A's, Oakland officials to meet about possible lease extension as Vegas plans continue
A's, Oakland officials to meet about possible lease extension as Vegas plans continue 02:53

Oakland Athletics fans will probably not be surprised to hear that team officials weren't brimming with optimism after meeting with Oakland and Alameda County representatives about a possible extension to the A's lease at the Coliseum.

Over the past weekend, news surfaced that Oakland city officials would present the A's with an offer that would extend the baseball team's current lease, which is set to run out at the end of this season. The A's have also looked at playing in Sacramento and Salt Lake City.

The city reportedly planned to offer the team a five-year, $97 million extension for five years with a chance to opt out at three years. As part of the offer, Oakland leaders want the Major League Baseball to commit to giving the city an expansion team. 

The A's would also be required to assume field conversion costs and sell their stake in the Coliseum to a local developer, according to Oakland officials.  

Representatives with the team released a brief statement early Tuesday afternoon.

"We appreciate Oakland's engagement and also we are far apart on the terms needed to agree on an extension," the statement read.  

Later Tuesday afternoon, Oakland Mayor Sheng Thao released a statement on the meeting that said, "Oakland made a fair and reasonable offer to the A's.
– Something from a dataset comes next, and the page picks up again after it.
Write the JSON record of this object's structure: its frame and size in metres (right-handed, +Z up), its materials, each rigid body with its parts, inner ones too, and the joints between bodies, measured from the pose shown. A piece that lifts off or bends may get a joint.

We await their response and look forward to continuing discussions as necessary."

The A's are hoping their new stadium in Las Vegas will be ready for the 2028 season, but they need a place to play until then. The legendary Tropicana Las Vegas hotel and casino, which is on the site where the new stadium will be built, closed for good on Tuesday.

MLB owners cast their vote supporting the team's proposed move to Las Vegas back in November.  

The team's pending move to Las Vegas has raised tensions among fans. Hundreds of A's supporters gathered in the Coliseum parking lot last week during the team's home opener for a massive tailgate party/protest, calling for team owner John Fisher to sell the team.

On Monday at the game against the Boston Red Sox, A's fans talked about their mixed emotions for the team at this juncture.

"I believe that the city should not back down. If the A's don't want to work with them, then they need to leave," said Modesto resident  Richard Gomez. 

"We can't just sit here with no franchise and no baseball. It would be devastating to our community," said Peter Marino of Alameda.  

The way the A's played on Monday, some fans might be happier if they just left. The team with the lowest payroll in the major leagues  committed five errors while Red Sox pitcher Tanner Houck struck out 10 A's batters in a 9-0 shutout. 

The announced attendance for the game was 6,618 fans.